# [TASK TO CARRY OUT]
Copy out each line exactly as it appears.

# [DATA LINES]
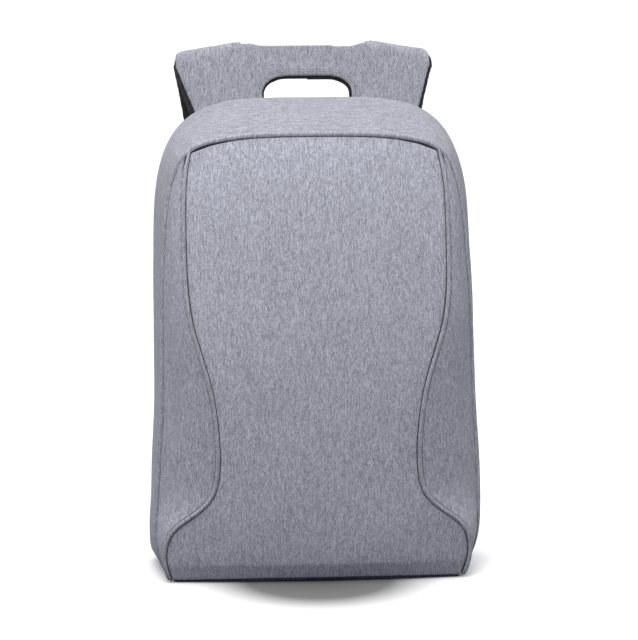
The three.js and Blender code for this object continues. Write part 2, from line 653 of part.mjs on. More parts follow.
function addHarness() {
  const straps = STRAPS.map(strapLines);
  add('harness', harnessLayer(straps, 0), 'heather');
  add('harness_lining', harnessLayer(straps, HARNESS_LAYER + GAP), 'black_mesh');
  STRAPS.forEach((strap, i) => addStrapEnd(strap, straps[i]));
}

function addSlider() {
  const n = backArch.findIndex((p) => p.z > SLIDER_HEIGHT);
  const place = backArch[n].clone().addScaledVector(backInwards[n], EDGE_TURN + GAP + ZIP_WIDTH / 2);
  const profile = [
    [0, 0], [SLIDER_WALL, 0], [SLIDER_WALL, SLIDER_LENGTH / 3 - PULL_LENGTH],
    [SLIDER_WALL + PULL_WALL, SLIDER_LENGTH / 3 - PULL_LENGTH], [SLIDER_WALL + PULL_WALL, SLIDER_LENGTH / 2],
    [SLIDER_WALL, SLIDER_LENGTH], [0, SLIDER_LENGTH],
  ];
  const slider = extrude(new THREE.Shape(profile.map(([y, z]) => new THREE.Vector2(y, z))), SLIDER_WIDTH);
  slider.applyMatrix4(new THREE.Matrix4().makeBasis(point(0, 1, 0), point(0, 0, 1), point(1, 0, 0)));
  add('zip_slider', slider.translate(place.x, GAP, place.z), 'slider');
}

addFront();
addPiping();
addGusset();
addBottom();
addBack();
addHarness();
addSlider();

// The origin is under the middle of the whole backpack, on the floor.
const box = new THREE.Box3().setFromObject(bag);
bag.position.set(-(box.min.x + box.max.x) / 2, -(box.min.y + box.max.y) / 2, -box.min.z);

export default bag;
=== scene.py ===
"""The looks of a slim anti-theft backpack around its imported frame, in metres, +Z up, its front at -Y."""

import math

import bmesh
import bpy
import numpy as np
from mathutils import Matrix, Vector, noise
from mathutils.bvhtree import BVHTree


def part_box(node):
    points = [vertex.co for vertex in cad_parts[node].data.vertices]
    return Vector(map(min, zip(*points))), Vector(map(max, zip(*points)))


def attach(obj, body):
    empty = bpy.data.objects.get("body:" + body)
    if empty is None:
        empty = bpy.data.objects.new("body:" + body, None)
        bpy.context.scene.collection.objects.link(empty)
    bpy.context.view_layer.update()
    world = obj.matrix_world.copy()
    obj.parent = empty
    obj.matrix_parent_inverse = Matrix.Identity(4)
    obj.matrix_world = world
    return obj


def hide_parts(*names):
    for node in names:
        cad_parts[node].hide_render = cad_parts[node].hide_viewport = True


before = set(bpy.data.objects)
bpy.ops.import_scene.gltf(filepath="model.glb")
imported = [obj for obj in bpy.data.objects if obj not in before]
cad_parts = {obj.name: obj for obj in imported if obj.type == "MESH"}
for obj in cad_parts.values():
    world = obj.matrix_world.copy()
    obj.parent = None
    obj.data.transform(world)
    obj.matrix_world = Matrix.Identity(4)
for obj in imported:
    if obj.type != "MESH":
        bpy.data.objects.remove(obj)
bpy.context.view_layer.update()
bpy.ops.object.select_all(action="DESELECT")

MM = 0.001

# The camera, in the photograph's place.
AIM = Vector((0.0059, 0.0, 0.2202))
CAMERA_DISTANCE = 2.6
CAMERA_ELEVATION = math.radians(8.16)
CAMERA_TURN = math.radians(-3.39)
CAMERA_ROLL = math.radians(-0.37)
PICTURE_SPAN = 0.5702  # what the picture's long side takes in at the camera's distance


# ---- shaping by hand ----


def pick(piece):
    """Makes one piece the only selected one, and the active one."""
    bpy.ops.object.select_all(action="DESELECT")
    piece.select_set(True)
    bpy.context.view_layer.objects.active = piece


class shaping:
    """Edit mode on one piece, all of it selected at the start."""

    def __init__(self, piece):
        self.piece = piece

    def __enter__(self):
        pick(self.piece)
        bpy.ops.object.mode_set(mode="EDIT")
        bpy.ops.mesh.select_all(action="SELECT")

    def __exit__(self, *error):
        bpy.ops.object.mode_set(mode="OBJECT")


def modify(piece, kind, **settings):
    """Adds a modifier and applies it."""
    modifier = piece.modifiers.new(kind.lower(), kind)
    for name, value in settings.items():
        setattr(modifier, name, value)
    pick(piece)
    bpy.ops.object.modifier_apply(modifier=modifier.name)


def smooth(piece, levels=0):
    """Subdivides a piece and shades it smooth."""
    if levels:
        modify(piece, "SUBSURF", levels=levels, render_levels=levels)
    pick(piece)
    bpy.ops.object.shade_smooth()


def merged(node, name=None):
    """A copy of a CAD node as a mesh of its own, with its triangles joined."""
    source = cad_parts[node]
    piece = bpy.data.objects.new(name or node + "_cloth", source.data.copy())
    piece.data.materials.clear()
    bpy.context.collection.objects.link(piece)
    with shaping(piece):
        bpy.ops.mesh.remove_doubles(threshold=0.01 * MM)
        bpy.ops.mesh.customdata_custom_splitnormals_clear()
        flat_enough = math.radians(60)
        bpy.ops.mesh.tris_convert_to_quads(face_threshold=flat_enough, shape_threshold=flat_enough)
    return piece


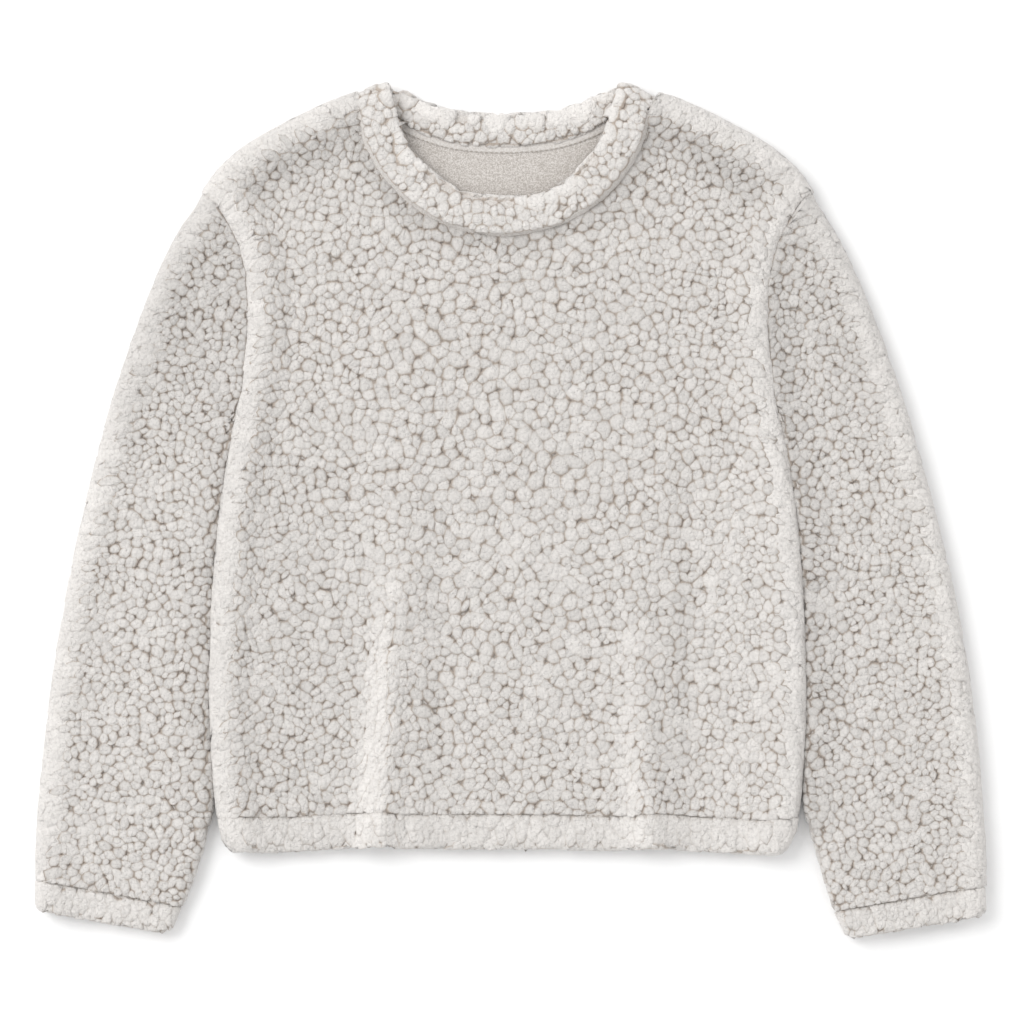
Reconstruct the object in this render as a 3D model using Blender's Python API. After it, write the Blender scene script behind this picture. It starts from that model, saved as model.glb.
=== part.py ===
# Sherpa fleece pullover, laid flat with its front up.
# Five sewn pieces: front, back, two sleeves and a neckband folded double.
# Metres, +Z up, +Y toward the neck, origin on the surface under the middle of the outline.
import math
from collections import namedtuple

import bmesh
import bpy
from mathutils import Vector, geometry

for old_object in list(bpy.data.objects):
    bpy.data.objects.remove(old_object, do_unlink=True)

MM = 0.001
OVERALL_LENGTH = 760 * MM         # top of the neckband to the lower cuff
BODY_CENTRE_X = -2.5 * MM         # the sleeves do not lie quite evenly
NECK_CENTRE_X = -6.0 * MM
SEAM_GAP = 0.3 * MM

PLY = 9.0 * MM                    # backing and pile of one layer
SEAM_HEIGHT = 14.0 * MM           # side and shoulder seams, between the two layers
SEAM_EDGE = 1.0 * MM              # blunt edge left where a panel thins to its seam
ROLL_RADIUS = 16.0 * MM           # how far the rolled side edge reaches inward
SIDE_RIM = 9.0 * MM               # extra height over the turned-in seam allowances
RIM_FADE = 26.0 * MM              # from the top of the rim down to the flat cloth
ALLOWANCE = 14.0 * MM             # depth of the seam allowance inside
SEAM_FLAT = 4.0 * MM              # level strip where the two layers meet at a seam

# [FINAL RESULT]
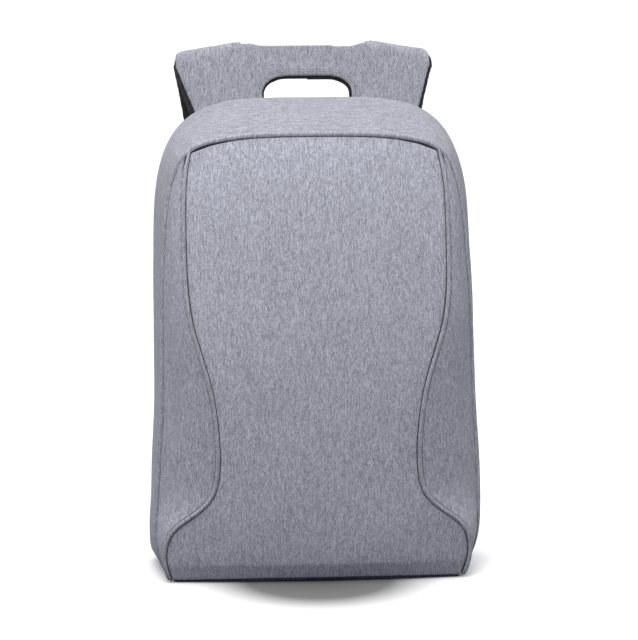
The three.js and Blender code for this object continues. Write part 2, from line 653 of part.mjs on. More parts follow.
function addHarness() {
  const straps = STRAPS.map(strapLines);
  add('harness', harnessLayer(straps, 0), 'heather');
  add('harness_lining', harnessLayer(straps, HARNESS_LAYER + GAP), 'black_mesh');
  STRAPS.forEach((strap, i) => addStrapEnd(strap, straps[i]));
}

function addSlider() {
  const n = backArch.findIndex((p) => p.z > SLIDER_HEIGHT);
  const place = backArch[n].clone().addScaledVector(backInwards[n], EDGE_TURN + GAP + ZIP_WIDTH / 2);
  const profile = [
    [0, 0], [SLIDER_WALL, 0], [SLIDER_WALL, SLIDER_LENGTH / 3 - PULL_LENGTH],
    [SLIDER_WALL + PULL_WALL, SLIDER_LENGTH / 3 - PULL_LENGTH], [SLIDER_WALL + PULL_WALL, SLIDER_LENGTH / 2],
    [SLIDER_WALL, SLIDER_LENGTH], [0, SLIDER_LENGTH],
  ];
  const slider = extrude(new THREE.Shape(profile.map(([y, z]) => new THREE.Vector2(y, z))), SLIDER_WIDTH);
  slider.applyMatrix4(new THREE.Matrix4().makeBasis(point(0, 1, 0), point(0, 0, 1), point(1, 0, 0)));
  add('zip_slider', slider.translate(place.x, GAP, place.z), 'slider');
}

addFront();
addPiping();
addGusset();
addBottom();
addBack();
addHarness();
addSlider();

// The origin is under the middle of the whole backpack, on the floor.
const box = new THREE.Box3().setFromObject(bag);
bag.position.set(-(box.min.x + box.max.x) / 2, -(box.min.y + box.max.y) / 2, -box.min.z);

export default bag;
=== scene.py ===
"""The looks of a slim anti-theft backpack around its imported frame, in metres, +Z up, its front at -Y."""

import math

import bmesh
import bpy
import numpy as np
from mathutils import Matrix, Vector, noise
from mathutils.bvhtree import BVHTree


def part_box(node):
    points = [vertex.co for vertex in cad_parts[node].data.vertices]
    return Vector(map(min, zip(*points))), Vector(map(max, zip(*points)))


def attach(obj, body):
    empty = bpy.data.objects.get("body:" + body)
    if empty is None:
        empty = bpy.data.objects.new("body:" + body, None)
        bpy.context.scene.collection.objects.link(empty)
    bpy.context.view_layer.update()
    world = obj.matrix_world.copy()
    obj.parent = empty
    obj.matrix_parent_inverse = Matrix.Identity(4)
    obj.matrix_world = world
    return obj


def hide_parts(*names):
    for node in names:
        cad_parts[node].hide_render = cad_parts[node].hide_viewport = True


before = set(bpy.data.objects)
bpy.ops.import_scene.gltf(filepath="model.glb")
imported = [obj for obj in bpy.data.objects if obj not in before]
cad_parts = {obj.name: obj for obj in imported if obj.type == "MESH"}
for obj in cad_parts.values():
    world = obj.matrix_world.copy()
    obj.parent = None
    obj.data.transform(world)
    obj.matrix_world = Matrix.Identity(4)
for obj in imported:
    if obj.type != "MESH":
        bpy.data.objects.remove(obj)
bpy.context.view_layer.update()
bpy.ops.object.select_all(action="DESELECT")

MM = 0.001

# The camera, in the photograph's place.
AIM = Vector((0.0059, 0.0, 0.2202))
CAMERA_DISTANCE = 2.6
CAMERA_ELEVATION = math.radians(8.16)
CAMERA_TURN = math.radians(-3.39)
CAMERA_ROLL = math.radians(-0.37)
PICTURE_SPAN = 0.5702  # what the picture's long side takes in at the camera's distance


# ---- shaping by hand ----


def pick(piece):
    """Makes one piece the only selected one, and the active one."""
    bpy.ops.object.select_all(action="DESELECT")
    piece.select_set(True)
    bpy.context.view_layer.objects.active = piece


class shaping:
    """Edit mode on one piece, all of it selected at the start."""

    def __init__(self, piece):
        self.piece = piece

    def __enter__(self):
        pick(self.piece)
        bpy.ops.object.mode_set(mode="EDIT")
        bpy.ops.mesh.select_all(action="SELECT")

    def __exit__(self, *error):
        bpy.ops.object.mode_set(mode="OBJECT")


def modify(piece, kind, **settings):
    """Adds a modifier and applies it."""
    modifier = piece.modifiers.new(kind.lower(), kind)
    for name, value in settings.items():
        setattr(modifier, name, value)
    pick(piece)
    bpy.ops.object.modifier_apply(modifier=modifier.name)


def smooth(piece, levels=0):
    """Subdivides a piece and shades it smooth."""
    if levels:
        modify(piece, "SUBSURF", levels=levels, render_levels=levels)
    pick(piece)
    bpy.ops.object.shade_smooth()


def merged(node, name=None):
    """A copy of a CAD node as a mesh of its own, with its triangles joined."""
    source = cad_parts[node]
    piece = bpy.data.objects.new(name or node + "_cloth", source.data.copy())
    piece.data.materials.clear()
    bpy.context.collection.objects.link(piece)
    with shaping(piece):
        bpy.ops.mesh.remove_doubles(threshold=0.01 * MM)
        bpy.ops.mesh.customdata_custom_splitnormals_clear()
        flat_enough = math.radians(60)
        bpy.ops.mesh.tris_convert_to_quads(face_threshold=flat_enough, shape_threshold=flat_enough)
    return piece


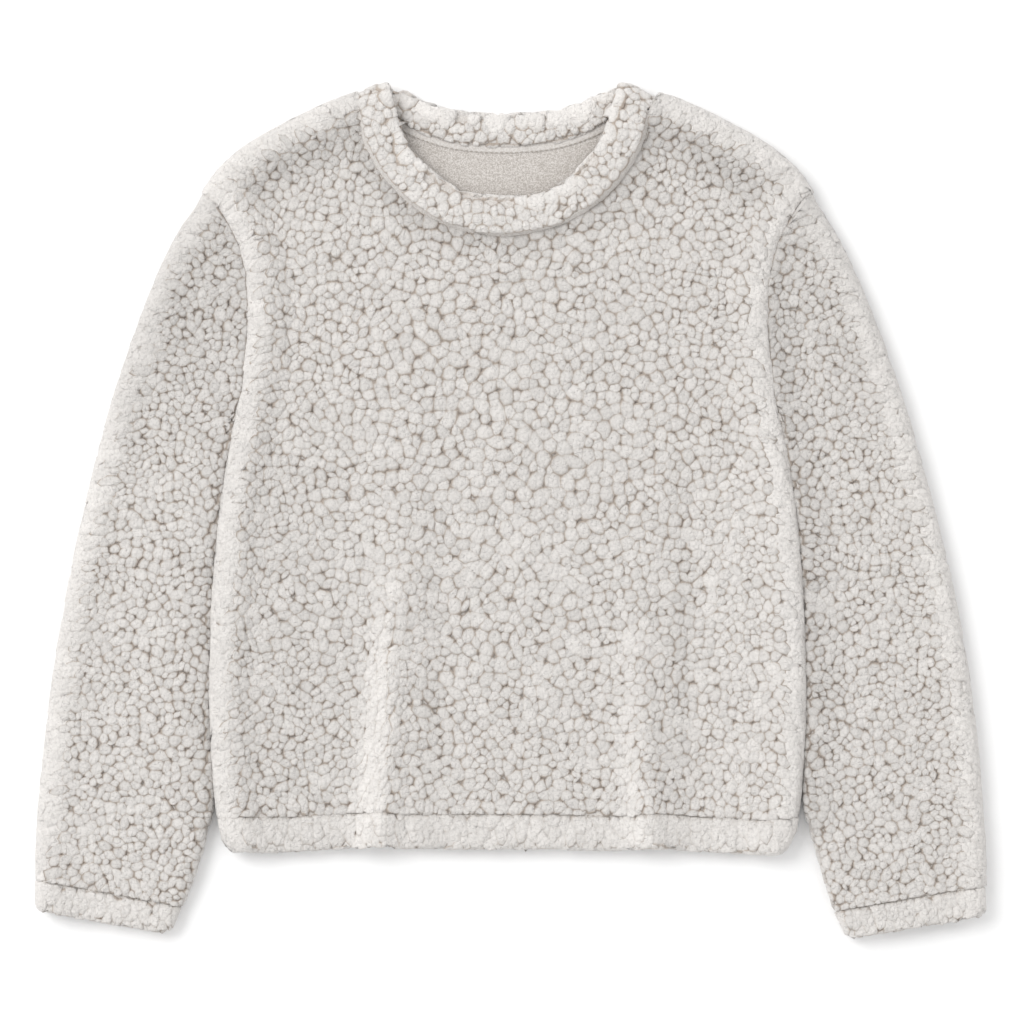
Reconstruct the object in this render as a 3D model using Blender's Python API. After it, write the Blender scene script behind this picture. It starts from that model, saved as model.glb.
=== part.py ===
# Sherpa fleece pullover, laid flat with its front up.
# Five sewn pieces: front, back, two sleeves and a neckband folded double.
# Metres, +Z up, +Y toward the neck, origin on the surface under the middle of the outline.
import math
from collections import namedtuple

import bmesh
import bpy
from mathutils import Vector, geometry

for old_object in list(bpy.data.objects):
    bpy.data.objects.remove(old_object, do_unlink=True)

MM = 0.001
OVERALL_LENGTH = 760 * MM         # top of the neckband to the lower cuff
BODY_CENTRE_X = -2.5 * MM         # the sleeves do not lie quite evenly
NECK_CENTRE_X = -6.0 * MM
SEAM_GAP = 0.3 * MM

PLY = 9.0 * MM                    # backing and pile of one layer
SEAM_HEIGHT = 14.0 * MM           # side and shoulder seams, between the two layers
SEAM_EDGE = 1.0 * MM              # blunt edge left where a panel thins to its seam
ROLL_RADIUS = 16.0 * MM           # how far the rolled side edge reaches inward
SIDE_RIM = 9.0 * MM               # extra height over the turned-in seam allowances
RIM_FADE = 26.0 * MM              # from the top of the rim down to the flat cloth
ALLOWANCE = 14.0 * MM             # depth of the seam allowance inside
SEAM_FLAT = 4.0 * MM              # level strip where the two layers meet at a seam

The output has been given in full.